業績は右肩上がり、倉庫増設でロボット導入も:Mouserが都内で記者説明会を開催(2/2 ページ)
Mouser Electronics(マウザー エレクトロニクス、以下Mouser)は2019年5月23日、東京都内で記者会見を開催し、同社の業績や戦略について説明した。
新倉庫ではロボットの導入も
Mouserが取り扱う全ての製品は、同社が米国テキサス州マンスフィールドに保有する1つの倉庫から全世界に発送される。倉庫の拡張にも着手していて、新しい倉庫では、製品をピックアップする作業にロボットを積極的に導入することを検討している。Smith氏は、これによって労働環境の改善や、製品出荷までの時間の短縮を図れると意気込む。なお、Mouserは売上高の20%を設備投資に投入している。
米中貿易摩擦の影響は
Smith氏は、2018年が非常に好調だった一方で、2019年は少し厳しい年になると述べる。米中貿易戦争の影響について、「どの業種がどのような影響を被るのか、それはもう少し様子を見なければ分からない。ただ、当社は約700社の中国サプライヤーを抱えている。関税が10%のうちは大した影響はないかもしれないが、25%になると影響は大きくなるだろう。中には、生産拠点を中国以外に移転するメーカーも増えるかもしれない。なお、当社の倉庫があるマンスフィールドは自由貿易地域(FTZ:Free Trade Zone)だ。われわれは立地上、通商関係の問題の影響を最小限抑えられるところに拠点を構えている」と語った。

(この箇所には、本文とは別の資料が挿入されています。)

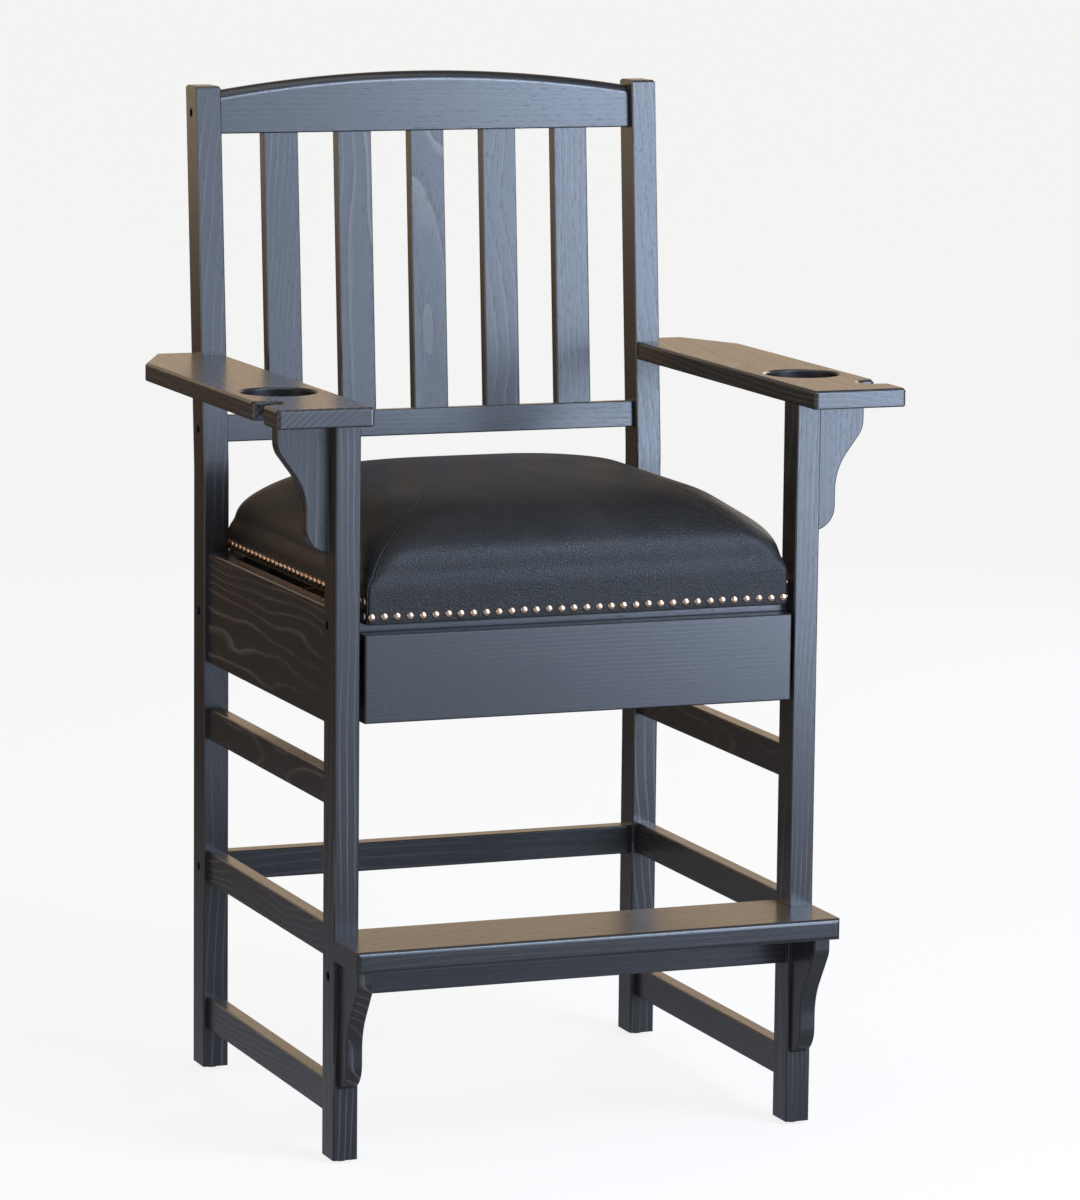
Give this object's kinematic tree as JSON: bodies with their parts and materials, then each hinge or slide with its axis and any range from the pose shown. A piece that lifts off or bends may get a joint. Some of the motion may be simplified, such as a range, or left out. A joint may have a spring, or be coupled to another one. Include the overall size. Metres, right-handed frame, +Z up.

会見では、Mouser Electronicsの日本担当バイスプレジデントでマウザー・ジャパン総責任者を務める勝田治氏も登壇し、日本での戦略も説明した。「われわれの強みは最新製品を多数、取りそろえていること。サプライヤーと密な関係を築いて、当社に常に新製品を提供してもらうことが戦略の中核となる。そのために、積極的なマーケティング活動を続けたり、マクニカとの協業を強化したりしている」(同氏)
勝田氏は「われわれは(日本でのディストリビューターとしては)後発なので、国内でのプレゼンスが競合に比べると弱いと感じている。日本の大手メーカーの顧客にもリーチできていない」と課題を挙げた一方で、「当社の既存顧客の多くは中小企業のエンジニアだ。そうした多数の顧客は、米中貿易戦争の影響をまだ受けておらず、そこからの引きが強い。現在行っているさまざまな施策が功を奏すれば、売り上げがさらに伸びていくと確信している」と語った。